**Provided data**
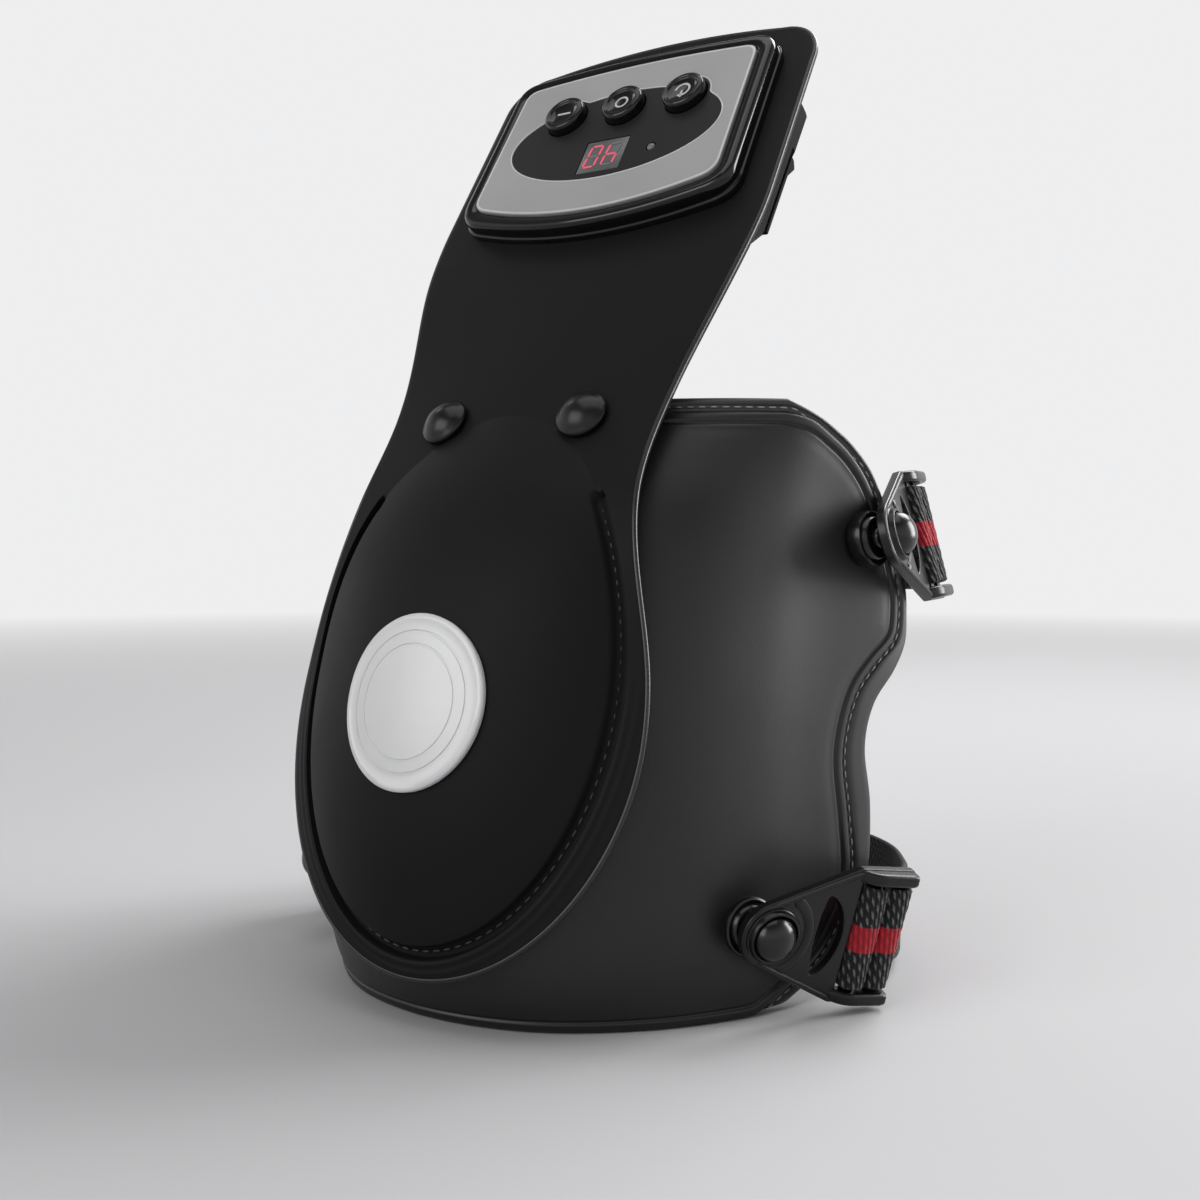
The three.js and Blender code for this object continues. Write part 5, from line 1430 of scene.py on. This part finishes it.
@dataclass
class Buckle:
    """One ball stud with its triangular buckle and strap, drawn for the right side.

    Attributes:
        level: which strap it holds.
        station: the stud's place round the wrap.
        height: the stud's height.
        lean: how far the ball leans towards the buckle's own axis, from 0 to 1.
        along: the direction from the ball to the bars.
        bars: the direction of the bars.
        follow: how much the strap sets off along the buckle.
        back: the strap's half width, where its bend begins, how far back it reaches, and its height.
        wrap: the wrap's form.
        slots: where the two slots between the bars begin and end.
        strap_start: where the strap leaves the outer bar, along the buckle and out of it.
        cuts: the shares of its length at which the strap is cut into near, far and rear.
        bends: shares of the strap's line given with the near and the far length; nothing bends there.
    """

    level: Level
    station: float
    height: float
    lean: float
    along: Triple
    bars: Triple
    follow: float
    back: tuple[float, float, float, float]
    wrap: WrapForm
    webbing: Webbing = field(default_factory=Webbing)
    standoff: float = 11.4
    ball: float = 6.45
    flat: float = 0.74
    base_radius: float = 8.2
    ring_radius: float = 9.6
    top: float = -0.9
    foot: float = -3.7
    half_width: float = 20.5
    bar_half: float = 17.4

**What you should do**
Write out the full listing, keeping every line exactly as it is.

**Reply to the task**
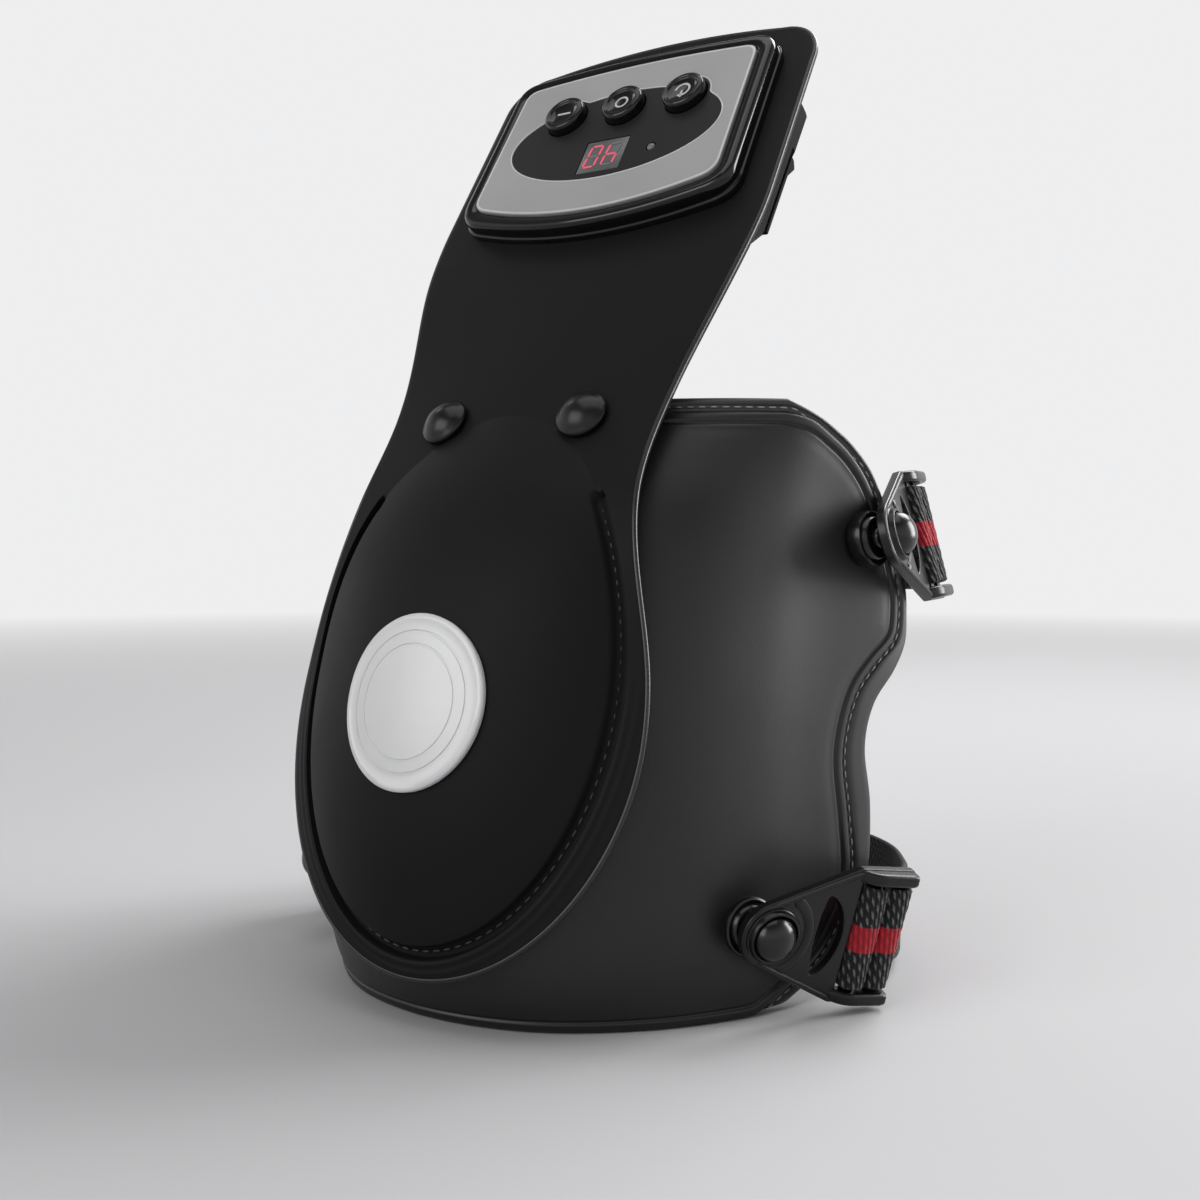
The three.js and Blender code for this object continues. Write part 5, from line 1430 of scene.py on. This part finishes it.
@dataclass
class Buckle:
    """One ball stud with its triangular buckle and strap, drawn for the right side.

    Attributes:
        level: which strap it holds.
        station: the stud's place round the wrap.
        height: the stud's height.
        lean: how far the ball leans towards the buckle's own axis, from 0 to 1.
        along: the direction from the ball to the bars.
        bars: the direction of the bars.
        follow: how much the strap sets off along the buckle.
        back: the strap's half width, where its bend begins, how far back it reaches, and its height.
        wrap: the wrap's form.
        slots: where the two slots between the bars begin and end.
        strap_start: where the strap leaves the outer bar, along the buckle and out of it.
        cuts: the shares of its length at which the strap is cut into near, far and rear.
        bends: shares of the strap's line given with the near and the far length; nothing bends there.
    """

    level: Level
    station: float
    height: float
    lean: float
    along: Triple
    bars: Triple
    follow: float
    back: tuple[float, float, float, float]
    wrap: WrapForm
    webbing: Webbing = field(default_factory=Webbing)
    standoff: float = 11.4
    ball: float = 6.45
    flat: float = 0.74
    base_radius: float = 8.2
    ring_radius: float = 9.6
    top: float = -0.9
    foot: float = -3.7
    half_width: float = 20.5
    bar_half: float = 17.4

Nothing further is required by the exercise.